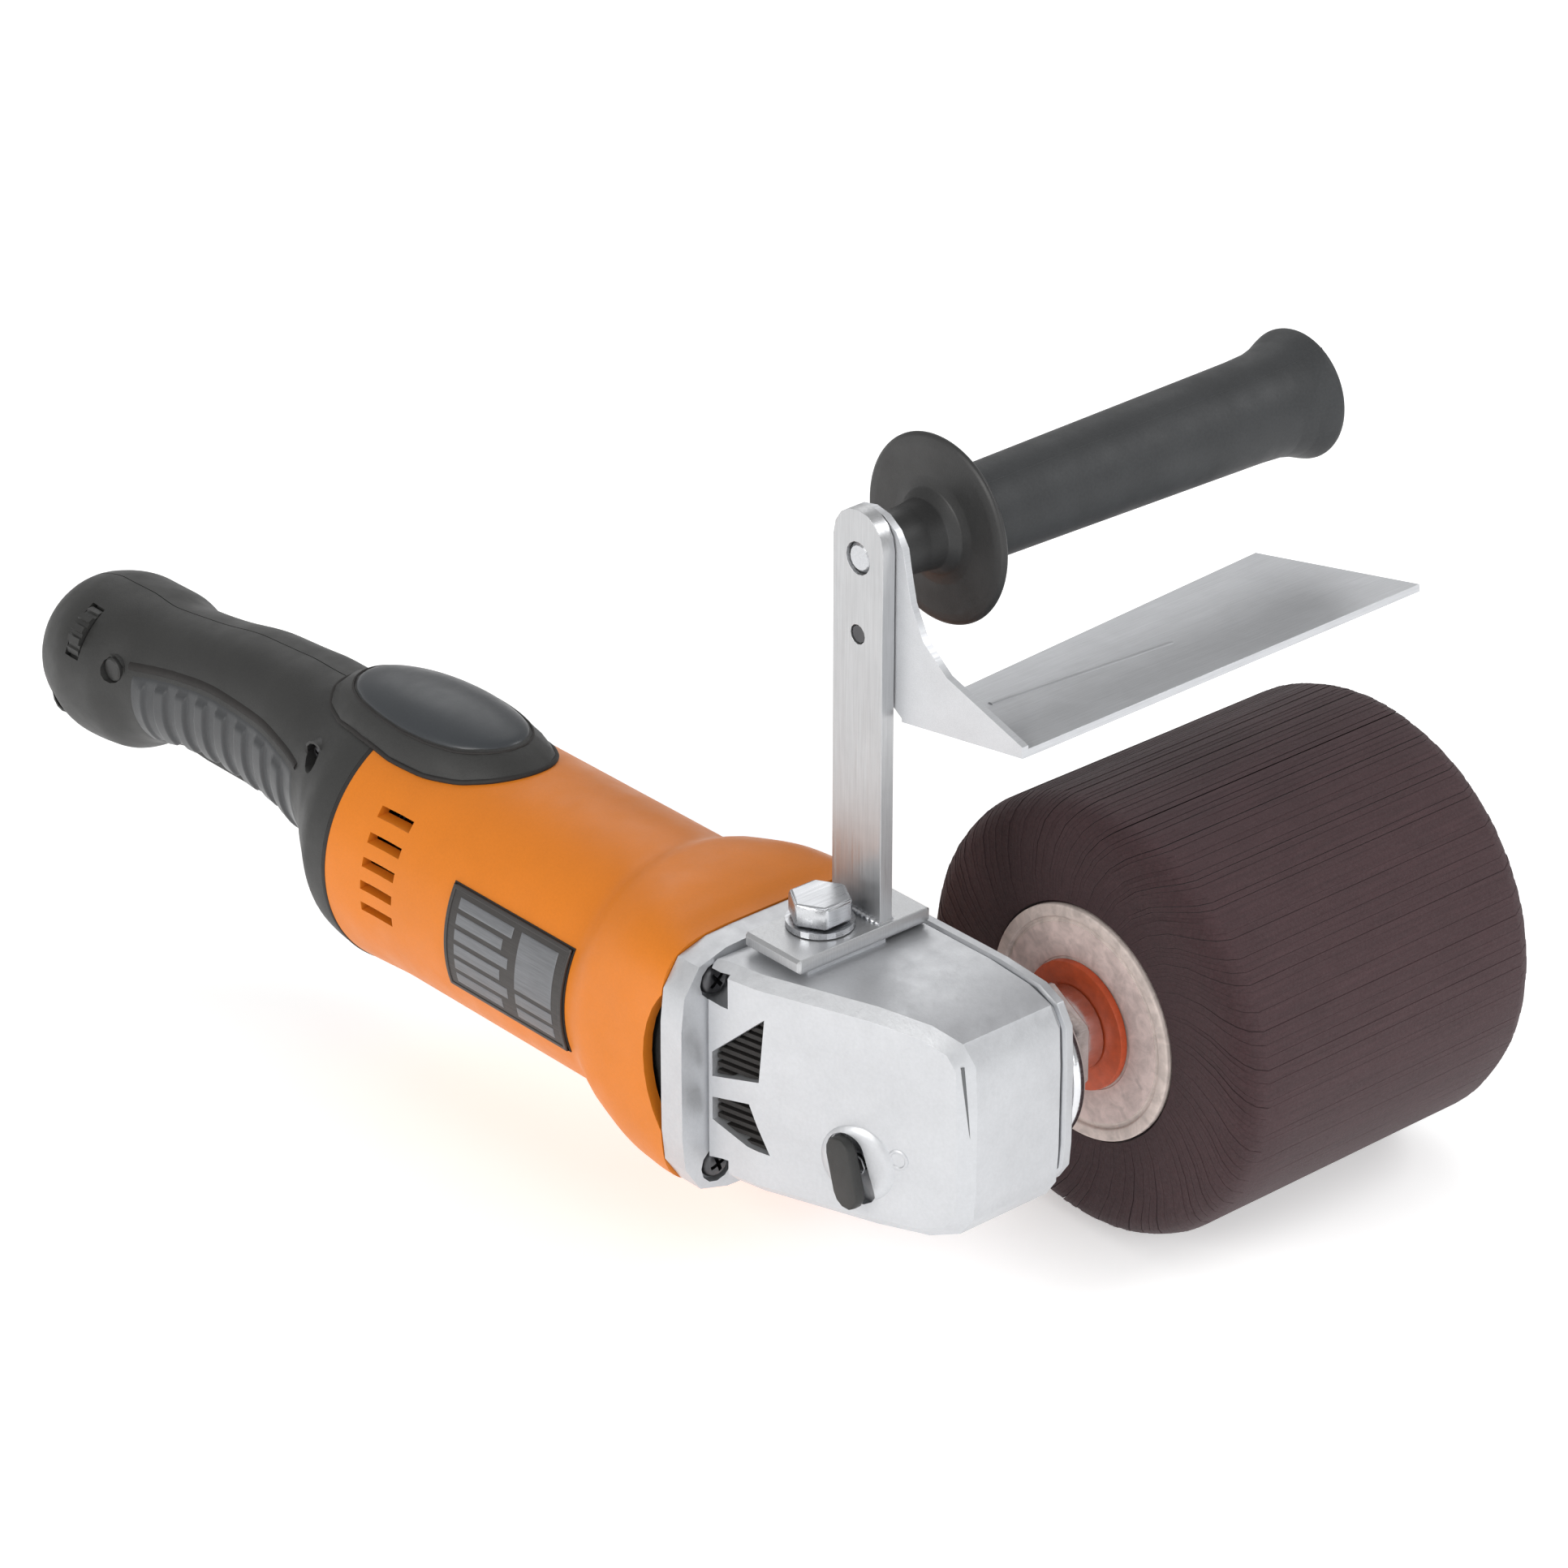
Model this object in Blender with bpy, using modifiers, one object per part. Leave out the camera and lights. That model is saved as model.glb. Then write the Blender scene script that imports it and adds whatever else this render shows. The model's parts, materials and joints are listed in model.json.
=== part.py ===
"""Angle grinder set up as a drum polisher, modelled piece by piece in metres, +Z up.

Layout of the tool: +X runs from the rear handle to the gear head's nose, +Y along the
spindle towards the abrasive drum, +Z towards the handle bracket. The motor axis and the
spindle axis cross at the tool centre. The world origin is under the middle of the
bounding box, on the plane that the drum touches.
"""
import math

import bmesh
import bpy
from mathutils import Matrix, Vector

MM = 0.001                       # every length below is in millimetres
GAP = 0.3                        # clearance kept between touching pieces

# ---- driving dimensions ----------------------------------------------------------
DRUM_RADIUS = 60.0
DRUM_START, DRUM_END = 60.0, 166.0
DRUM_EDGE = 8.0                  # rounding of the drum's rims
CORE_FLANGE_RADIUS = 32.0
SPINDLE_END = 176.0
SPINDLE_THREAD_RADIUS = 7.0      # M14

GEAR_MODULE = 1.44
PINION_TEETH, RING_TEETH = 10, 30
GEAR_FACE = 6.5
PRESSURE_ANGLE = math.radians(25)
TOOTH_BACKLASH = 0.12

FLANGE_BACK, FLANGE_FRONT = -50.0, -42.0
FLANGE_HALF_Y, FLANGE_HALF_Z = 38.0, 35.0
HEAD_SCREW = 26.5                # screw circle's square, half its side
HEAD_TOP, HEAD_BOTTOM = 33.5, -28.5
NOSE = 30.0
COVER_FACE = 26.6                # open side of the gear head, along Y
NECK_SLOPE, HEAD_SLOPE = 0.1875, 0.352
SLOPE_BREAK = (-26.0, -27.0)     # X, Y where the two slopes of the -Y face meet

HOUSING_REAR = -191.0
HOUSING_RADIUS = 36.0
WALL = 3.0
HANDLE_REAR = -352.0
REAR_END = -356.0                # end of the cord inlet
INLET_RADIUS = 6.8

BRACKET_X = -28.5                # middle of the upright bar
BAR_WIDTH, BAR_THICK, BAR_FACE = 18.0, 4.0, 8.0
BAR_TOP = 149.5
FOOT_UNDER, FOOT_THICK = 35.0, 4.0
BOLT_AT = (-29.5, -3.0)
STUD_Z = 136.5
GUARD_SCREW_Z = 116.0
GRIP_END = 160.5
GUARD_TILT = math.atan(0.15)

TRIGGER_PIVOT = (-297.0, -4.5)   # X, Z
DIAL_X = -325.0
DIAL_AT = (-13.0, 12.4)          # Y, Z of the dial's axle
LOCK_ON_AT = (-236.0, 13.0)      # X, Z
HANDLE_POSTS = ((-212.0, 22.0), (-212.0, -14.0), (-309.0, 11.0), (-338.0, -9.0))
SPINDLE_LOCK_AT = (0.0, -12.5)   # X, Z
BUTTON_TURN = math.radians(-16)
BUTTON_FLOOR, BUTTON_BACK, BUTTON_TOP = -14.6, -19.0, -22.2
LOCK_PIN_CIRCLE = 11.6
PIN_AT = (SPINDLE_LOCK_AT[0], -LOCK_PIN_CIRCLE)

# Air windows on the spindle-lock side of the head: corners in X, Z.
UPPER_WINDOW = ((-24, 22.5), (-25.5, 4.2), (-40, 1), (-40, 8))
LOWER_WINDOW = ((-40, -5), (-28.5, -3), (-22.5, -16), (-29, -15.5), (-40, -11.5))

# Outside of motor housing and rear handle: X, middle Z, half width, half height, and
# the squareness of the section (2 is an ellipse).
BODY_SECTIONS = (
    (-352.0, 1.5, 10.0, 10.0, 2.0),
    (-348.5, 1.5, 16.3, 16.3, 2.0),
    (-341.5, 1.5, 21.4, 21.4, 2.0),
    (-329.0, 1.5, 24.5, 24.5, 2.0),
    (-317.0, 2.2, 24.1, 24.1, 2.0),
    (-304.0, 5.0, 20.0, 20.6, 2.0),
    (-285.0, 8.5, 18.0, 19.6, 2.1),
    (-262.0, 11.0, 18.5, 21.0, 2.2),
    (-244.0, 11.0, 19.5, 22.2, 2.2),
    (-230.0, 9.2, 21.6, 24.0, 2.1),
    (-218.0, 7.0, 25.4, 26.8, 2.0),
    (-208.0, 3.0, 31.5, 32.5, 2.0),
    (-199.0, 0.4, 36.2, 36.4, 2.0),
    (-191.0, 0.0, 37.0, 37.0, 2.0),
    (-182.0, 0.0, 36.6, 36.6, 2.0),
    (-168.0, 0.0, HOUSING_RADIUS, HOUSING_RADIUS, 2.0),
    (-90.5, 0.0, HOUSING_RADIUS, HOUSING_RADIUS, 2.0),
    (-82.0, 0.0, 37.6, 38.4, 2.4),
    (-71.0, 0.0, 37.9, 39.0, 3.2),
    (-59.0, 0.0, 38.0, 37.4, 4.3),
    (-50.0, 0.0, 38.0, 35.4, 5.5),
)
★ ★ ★
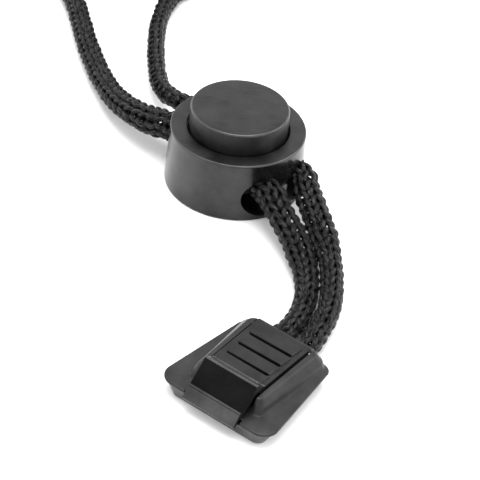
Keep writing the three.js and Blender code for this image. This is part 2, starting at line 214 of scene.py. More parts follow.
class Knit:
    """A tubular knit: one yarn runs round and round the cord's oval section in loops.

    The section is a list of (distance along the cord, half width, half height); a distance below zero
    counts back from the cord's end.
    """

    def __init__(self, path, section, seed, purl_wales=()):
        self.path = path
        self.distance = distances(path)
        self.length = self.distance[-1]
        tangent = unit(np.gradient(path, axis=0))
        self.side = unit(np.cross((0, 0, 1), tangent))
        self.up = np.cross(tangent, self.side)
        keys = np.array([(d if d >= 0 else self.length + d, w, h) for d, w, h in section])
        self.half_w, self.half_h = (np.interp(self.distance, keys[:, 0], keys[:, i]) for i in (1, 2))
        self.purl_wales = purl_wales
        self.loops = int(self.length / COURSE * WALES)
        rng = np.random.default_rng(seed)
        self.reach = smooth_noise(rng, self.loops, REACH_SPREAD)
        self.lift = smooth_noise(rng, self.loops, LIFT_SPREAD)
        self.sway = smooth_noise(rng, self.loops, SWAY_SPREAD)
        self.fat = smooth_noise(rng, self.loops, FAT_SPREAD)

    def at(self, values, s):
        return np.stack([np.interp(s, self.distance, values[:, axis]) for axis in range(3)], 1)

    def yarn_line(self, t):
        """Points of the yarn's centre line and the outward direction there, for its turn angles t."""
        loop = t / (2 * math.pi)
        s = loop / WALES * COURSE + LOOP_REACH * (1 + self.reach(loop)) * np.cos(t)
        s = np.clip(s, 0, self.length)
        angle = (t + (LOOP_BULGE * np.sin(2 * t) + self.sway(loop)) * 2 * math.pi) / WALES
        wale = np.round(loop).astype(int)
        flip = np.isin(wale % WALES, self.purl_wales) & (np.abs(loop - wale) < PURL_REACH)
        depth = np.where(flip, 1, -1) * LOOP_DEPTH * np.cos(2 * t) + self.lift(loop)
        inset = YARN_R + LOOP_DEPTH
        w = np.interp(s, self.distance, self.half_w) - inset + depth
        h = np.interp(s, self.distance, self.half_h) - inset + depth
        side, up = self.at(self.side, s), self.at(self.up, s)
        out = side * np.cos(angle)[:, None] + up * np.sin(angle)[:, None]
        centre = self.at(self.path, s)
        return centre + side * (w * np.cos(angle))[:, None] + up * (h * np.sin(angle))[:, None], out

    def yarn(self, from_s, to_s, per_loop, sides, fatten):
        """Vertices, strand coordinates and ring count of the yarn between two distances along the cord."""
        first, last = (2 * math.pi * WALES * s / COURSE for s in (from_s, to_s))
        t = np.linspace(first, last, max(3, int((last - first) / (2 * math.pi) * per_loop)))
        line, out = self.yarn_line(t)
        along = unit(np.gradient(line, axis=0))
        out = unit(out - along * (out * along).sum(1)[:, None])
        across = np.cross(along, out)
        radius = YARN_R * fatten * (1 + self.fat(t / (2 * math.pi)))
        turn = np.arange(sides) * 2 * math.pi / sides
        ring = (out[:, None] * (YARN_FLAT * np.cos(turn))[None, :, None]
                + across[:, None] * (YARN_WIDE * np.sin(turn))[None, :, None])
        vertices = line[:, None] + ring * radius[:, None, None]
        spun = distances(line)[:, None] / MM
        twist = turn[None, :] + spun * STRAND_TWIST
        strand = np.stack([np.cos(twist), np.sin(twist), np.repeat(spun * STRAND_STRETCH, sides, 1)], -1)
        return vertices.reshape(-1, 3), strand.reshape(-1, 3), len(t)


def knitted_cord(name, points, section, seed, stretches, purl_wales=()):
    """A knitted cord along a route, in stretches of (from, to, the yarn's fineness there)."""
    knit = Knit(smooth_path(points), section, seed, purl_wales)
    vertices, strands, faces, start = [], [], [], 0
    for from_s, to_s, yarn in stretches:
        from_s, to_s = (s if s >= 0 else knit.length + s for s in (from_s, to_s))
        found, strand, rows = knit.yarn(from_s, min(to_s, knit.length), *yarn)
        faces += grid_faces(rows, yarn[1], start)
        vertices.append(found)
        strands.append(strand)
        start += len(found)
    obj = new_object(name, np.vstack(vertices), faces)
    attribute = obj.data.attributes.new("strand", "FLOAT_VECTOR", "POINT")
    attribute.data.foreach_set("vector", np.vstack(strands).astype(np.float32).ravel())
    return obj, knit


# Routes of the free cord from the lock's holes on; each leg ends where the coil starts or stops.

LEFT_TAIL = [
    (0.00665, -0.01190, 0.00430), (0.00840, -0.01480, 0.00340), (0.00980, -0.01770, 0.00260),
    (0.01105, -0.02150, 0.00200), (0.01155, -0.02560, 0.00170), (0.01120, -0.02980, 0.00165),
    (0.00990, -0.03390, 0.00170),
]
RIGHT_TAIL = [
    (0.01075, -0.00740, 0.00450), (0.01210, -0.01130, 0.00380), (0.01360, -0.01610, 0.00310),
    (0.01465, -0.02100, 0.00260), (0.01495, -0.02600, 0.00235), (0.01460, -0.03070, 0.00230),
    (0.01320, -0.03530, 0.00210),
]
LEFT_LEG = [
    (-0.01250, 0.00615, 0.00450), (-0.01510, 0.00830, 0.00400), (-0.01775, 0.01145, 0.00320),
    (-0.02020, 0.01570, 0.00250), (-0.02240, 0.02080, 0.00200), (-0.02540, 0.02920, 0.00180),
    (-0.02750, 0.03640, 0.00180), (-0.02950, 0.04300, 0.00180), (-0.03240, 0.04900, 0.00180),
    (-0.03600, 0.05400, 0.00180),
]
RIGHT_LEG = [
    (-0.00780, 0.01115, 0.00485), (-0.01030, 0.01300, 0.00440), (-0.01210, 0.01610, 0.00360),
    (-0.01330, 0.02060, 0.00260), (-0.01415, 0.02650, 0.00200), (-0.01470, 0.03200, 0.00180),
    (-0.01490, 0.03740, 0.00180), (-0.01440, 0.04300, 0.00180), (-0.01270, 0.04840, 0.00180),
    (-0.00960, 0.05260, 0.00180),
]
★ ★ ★
* Instructions to follow: Extract verbatim only those lines that run from the line with "Keep writing the" to the line with "return np.stack([np.interp(s, self.distance, values[:, axis])", inclusive.

* Correct response:
Keep writing the three.js and Blender code for this image. This is part 2, starting at line 214 of scene.py. More parts follow.
class Knit:
    """A tubular knit: one yarn runs round and round the cord's oval section in loops.

    The section is a list of (distance along the cord, half width, half height); a distance below zero
    counts back from the cord's end.
    """

    def __init__(self, path, section, seed, purl_wales=()):
        self.path = path
        self.distance = distances(path)
        self.length = self.distance[-1]
        tangent = unit(np.gradient(path, axis=0))
        self.side = unit(np.cross((0, 0, 1), tangent))
        self.up = np.cross(tangent, self.side)
        keys = np.array([(d if d >= 0 else self.length + d, w, h) for d, w, h in section])
        self.half_w, self.half_h = (np.interp(self.distance, keys[:, 0], keys[:, i]) for i in (1, 2))
        self.purl_wales = purl_wales
        self.loops = int(self.length / COURSE * WALES)
        rng = np.random.default_rng(seed)
        self.reach = smooth_noise(rng, self.loops, REACH_SPREAD)
        self.lift = smooth_noise(rng, self.loops, LIFT_SPREAD)
        self.sway = smooth_noise(rng, self.loops, SWAY_SPREAD)
        self.fat = smooth_noise(rng, self.loops, FAT_SPREAD)

    def at(self, values, s):
        return np.stack([np.interp(s, self.distance, values[:, axis]) for axis in range(3)], 1)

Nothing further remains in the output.